IPE Brent for June delivery was almost level over the week, which masks the volatility during the week following the inventory data that showed US crude stockpiles at their highest level in six years.

IPE Brent fell 36 cents to $50.77 a barrel on Friday.

In spite of oil showing a reluctance to fall below $50, analysts are concerned that the price is set for a correction over the summer.

Deutsche Bank said in a note that the discount of the front-month contract, June WTI, to WTI contracts deliverable later in the year had encouraged a strong increase in stockpiles, about 40m barrels since last October.

“The potential oversupply in the crude oil market is consequently escalating downside price risks as well as contributing to a negative roll return,” the bank said.

The negative roll return relates to the rollover by investors of their crude futures contracts from the front month when it expires to the successive front month contract.

With current front-month contracts trading at a discount, investors have to pay higher prices to roll over their exposure to crude futures.
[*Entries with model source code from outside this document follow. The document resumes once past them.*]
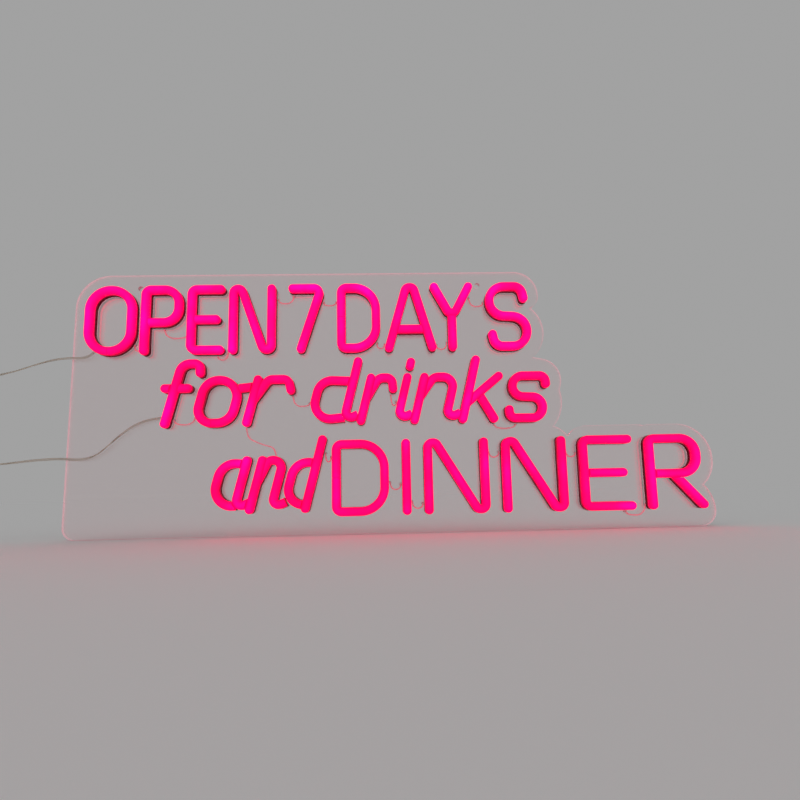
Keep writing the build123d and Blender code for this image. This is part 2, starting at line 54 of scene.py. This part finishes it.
# The board's front face and the layout's origin, worked out from the frame
board_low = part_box("backboard")[0]
FRONT_Y = board_low.y
TUBE_FRONT_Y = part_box("diffuser_dinner_i")[0].y
TUBE_PROUD = FRONT_Y - TUBE_FRONT_Y
fixing = next(mount for mount in frame["record"]["mounts"] if mount["name"] == "wall_fixing")
HOLE_SPACING = fixing["dims"]["spacing_x_mm"] * MM
HOLE_RADIUS = fixing["dims"]["hole_r_mm"] * MM


def on_board(x, y, z):
    """A point given in millimetres from the board's lower left corner, z out of its front face."""
    return Vector((board_low.x + x * MM, FRONT_Y - z * MM, board_low.z + y * MM))


# ---------------------------------------------------------------- camera
# The photograph's eye is 0.56 m in front of the sign, near its lower middle, looking up at it.

LENS = 27.0
SENSOR_WIDTH = 36.0
NEAR_CLIP = 0.01
EYE = on_board(288.1, 35.0, 559.7)
EYE_RIGHT = Vector((0.99932, -0.03019, -0.02111))
EYE_UP = Vector((0.01617, -0.15550, 0.98770))
EYE_BACK = Vector((-0.03310, -0.98737, -0.15491))


def make_camera():
    """The photograph's camera, from its own right, up and backward directions."""
    data = bpy.data.cameras.new("camera")
    data.lens = LENS
    data.sensor_width = SENSOR_WIDTH
    data.clip_start = NEAR_CLIP
    camera = bpy.data.objects.new("camera", data)
    bpy.context.scene.collection.objects.link(camera)
    turn = Matrix((EYE_RIGHT, EYE_UP, EYE_BACK)).transposed()
    camera.matrix_world = Matrix.Translation(EYE) @ turn.to_4x4()
    bpy.context.scene.camera = camera


# ---------------------------------------------------------------- supply leads
# The routes repeat the CAD leads' points: from the letter's base channel to the socket.

LEAD_WIDTH = 2.4 * MM
ROUTE_STEPS = 12
WEB_OVERLAP = 0.03 * MM
WEB_HALF_ANGLE = math.radians(26)
CORE_RADIUS = 0.25 * MM
CORE_SIDES = 8
LEAD_TWISTS = {1: math.radians(200), 2: math.radians(320)}
LEAD_ROUTES = {
    1: [
        (21.7, 172.7, 3.2),
        (16.2, 166.2, 3.5),
        (-1.3, 166.9, 4.4),
        (-20.0, 164.6, 3.6),
        (-46.0, 157.0, 1.2),
        (-70.0, 151.4, 0.0),
        (-84.0, 150.8, 0.0),
        (-93.0, 151.2, 0.0),
    ],
    2: [
        (87.4, 109.1, 3.2),
        (79.0, 108.6, 3.4),
        (63.5, 103.9, 3.6),
        (48.5, 93.2, 3.8),
        (37.0, 82.0, 3.9),
        (26.0, 74.0, 4.0),
        (13.0, 71.6, 4.2),
        (-1.5, 73.2, 4.4),
        (-24.0, 72.6, 3.0),
        (-48.0, 70.2, 1.0),
        (-70.0, 68.6, 0.0),
        (-84.0, 68.2, 0.0),
        (-93.0, 68.6, 0.0),
    ],
}


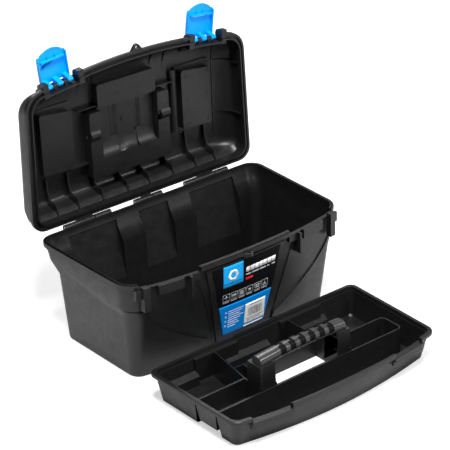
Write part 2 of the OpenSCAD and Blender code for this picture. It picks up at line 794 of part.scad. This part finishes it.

This in turn creates a negative monthly return for investors.

This discount pricing structure started to emerge at the end of last year and became more prominent this year.

Deutsche Bank said that, between 1989 and 2004, the WTI roll return had averaged a gain of 9 per cent each year. So far this year, the roll return has turned negative and is down by 6 per cent.

In metals, nickel is showing tight supply and demand conditions, with inventories falling this week to their lowest since 1991 of about 5,600 tonnes on the London Metal Exchange. About half of the stockpiles in LME warehouses are already allocated to customers.

Norilsk Nickel, the world’s largest producer, said it had no surplus to sell. The tight market is reflected in customers paying premiums of $800 a tonne for nickel in the spot market, compared with the three-month benchmark price of $15,950 a tonne.